## What the task requires
In the listing that follows, the range to quote begins at the line that has "with BuildSketch(Plane(path @" and ends after the line that has "for node in"; quote it verbatim and add nothing.

## Source data

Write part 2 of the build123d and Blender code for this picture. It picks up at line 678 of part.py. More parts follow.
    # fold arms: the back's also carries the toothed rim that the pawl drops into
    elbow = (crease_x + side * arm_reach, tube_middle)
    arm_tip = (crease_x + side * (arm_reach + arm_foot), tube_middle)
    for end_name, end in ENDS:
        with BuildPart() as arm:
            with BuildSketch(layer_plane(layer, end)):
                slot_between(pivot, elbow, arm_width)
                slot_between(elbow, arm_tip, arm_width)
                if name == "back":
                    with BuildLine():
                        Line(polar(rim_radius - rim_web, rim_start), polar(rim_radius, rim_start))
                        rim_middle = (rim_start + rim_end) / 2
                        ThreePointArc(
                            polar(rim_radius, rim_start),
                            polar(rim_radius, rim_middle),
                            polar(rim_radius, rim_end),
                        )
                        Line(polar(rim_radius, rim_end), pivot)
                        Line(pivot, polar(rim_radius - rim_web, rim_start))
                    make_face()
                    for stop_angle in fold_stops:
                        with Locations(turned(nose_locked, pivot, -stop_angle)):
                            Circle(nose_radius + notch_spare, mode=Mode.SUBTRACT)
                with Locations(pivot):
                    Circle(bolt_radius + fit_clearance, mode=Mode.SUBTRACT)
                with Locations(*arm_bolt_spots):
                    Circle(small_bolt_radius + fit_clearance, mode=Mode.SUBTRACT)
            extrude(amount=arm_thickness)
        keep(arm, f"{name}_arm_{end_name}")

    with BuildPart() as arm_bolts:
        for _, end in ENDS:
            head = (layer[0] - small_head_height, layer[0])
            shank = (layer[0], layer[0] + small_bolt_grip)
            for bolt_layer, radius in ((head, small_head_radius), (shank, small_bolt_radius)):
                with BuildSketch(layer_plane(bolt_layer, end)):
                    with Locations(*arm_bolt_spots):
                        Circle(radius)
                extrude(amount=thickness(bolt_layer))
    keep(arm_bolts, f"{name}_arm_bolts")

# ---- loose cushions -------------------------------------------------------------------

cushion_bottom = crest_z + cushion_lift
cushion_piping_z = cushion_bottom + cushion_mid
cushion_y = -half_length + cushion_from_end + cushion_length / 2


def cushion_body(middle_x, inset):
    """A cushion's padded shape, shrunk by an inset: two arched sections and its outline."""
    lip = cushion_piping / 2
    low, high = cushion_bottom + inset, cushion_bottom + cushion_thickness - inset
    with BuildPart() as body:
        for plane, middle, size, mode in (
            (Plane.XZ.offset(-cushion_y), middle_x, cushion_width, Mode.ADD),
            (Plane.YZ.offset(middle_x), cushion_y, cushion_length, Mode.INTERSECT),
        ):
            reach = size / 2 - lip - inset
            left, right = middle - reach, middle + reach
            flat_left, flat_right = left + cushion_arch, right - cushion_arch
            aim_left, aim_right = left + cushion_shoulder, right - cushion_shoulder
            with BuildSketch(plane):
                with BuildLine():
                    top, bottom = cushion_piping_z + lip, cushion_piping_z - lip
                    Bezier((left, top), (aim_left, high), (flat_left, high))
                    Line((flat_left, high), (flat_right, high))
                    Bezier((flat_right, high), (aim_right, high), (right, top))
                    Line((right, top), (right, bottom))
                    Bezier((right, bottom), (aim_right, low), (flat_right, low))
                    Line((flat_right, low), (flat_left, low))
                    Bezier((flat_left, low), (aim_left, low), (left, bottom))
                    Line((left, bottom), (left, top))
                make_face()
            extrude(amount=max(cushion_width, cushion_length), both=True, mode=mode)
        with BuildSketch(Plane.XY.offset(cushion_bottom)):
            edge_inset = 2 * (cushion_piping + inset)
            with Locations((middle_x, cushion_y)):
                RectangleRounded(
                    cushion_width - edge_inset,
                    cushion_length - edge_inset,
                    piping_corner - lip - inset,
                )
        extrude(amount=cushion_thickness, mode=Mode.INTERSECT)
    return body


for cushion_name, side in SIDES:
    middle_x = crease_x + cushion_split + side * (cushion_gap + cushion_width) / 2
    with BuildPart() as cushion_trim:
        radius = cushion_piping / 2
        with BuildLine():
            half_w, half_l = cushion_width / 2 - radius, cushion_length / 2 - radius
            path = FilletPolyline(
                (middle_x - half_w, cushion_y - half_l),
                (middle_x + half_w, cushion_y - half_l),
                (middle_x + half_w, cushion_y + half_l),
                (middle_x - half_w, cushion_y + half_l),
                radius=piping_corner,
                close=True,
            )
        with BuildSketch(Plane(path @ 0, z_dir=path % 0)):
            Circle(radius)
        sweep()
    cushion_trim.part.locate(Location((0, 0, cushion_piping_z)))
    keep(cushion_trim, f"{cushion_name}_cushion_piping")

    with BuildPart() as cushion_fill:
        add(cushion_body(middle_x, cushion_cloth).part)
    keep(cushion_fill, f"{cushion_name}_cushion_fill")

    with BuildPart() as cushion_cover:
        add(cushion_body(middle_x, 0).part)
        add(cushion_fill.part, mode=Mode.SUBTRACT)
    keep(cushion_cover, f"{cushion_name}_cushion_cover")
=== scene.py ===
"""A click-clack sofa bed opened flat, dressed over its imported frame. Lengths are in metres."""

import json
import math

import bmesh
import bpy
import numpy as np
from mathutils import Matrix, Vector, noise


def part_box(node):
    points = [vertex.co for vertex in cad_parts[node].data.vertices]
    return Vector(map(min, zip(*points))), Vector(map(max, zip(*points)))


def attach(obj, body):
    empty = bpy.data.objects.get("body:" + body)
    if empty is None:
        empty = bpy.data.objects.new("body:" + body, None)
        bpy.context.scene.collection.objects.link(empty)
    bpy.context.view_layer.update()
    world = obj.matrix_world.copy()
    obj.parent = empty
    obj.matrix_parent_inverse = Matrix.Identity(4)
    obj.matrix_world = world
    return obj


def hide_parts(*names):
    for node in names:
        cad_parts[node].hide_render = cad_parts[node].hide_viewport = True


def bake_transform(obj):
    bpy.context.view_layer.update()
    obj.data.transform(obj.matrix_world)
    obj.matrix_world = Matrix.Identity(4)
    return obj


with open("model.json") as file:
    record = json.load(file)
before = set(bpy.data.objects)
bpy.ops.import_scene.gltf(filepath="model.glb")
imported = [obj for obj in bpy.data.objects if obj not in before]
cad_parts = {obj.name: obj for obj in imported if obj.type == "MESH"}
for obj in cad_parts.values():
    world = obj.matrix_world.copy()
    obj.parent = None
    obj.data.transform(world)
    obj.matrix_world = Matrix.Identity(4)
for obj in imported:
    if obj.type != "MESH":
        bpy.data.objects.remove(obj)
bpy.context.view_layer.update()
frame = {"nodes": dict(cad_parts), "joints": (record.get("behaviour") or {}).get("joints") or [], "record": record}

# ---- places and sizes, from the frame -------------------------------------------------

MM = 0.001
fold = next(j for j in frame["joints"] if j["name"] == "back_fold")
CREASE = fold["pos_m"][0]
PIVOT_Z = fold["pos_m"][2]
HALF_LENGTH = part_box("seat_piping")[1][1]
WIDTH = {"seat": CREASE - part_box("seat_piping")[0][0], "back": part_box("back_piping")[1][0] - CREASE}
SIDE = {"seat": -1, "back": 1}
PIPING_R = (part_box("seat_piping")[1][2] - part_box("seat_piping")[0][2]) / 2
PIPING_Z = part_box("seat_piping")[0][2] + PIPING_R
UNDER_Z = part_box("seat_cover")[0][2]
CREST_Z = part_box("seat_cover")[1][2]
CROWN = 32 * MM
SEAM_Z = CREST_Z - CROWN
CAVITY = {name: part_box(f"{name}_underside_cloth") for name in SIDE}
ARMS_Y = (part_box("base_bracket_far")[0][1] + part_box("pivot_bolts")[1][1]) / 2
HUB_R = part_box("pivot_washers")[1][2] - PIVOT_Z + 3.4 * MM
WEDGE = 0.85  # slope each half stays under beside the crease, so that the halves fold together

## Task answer
        with BuildSketch(Plane(path @ 0, z_dir=path % 0)):
            Circle(radius)
        sweep()
    cushion_trim.part.locate(Location((0, 0, cushion_piping_z)))
    keep(cushion_trim, f"{cushion_name}_cushion_piping")

    with BuildPart() as cushion_fill:
        add(cushion_body(middle_x, cushion_cloth).part)
    keep(cushion_fill, f"{cushion_name}_cushion_fill")

    with BuildPart() as cushion_cover:
        add(cushion_body(middle_x, 0).part)
        add(cushion_fill.part, mode=Mode.SUBTRACT)
    keep(cushion_cover, f"{cushion_name}_cushion_cover")
=== scene.py ===
"""A click-clack sofa bed opened flat, dressed over its imported frame. Lengths are in metres."""

import json
import math

import bmesh
import bpy
import numpy as np
from mathutils import Matrix, Vector, noise


def part_box(node):
    points = [vertex.co for vertex in cad_parts[node].data.vertices]
    return Vector(map(min, zip(*points))), Vector(map(max, zip(*points)))


def attach(obj, body):
    empty = bpy.data.objects.get("body:" + body)
    if empty is None:
        empty = bpy.data.objects.new("body:" + body, None)
        bpy.context.scene.collection.objects.link(empty)
    bpy.context.view_layer.update()
    world = obj.matrix_world.copy()
    obj.parent = empty
    obj.matrix_parent_inverse = Matrix.Identity(4)
    obj.matrix_world = world
    return obj


def hide_parts(*names):
    for node in names:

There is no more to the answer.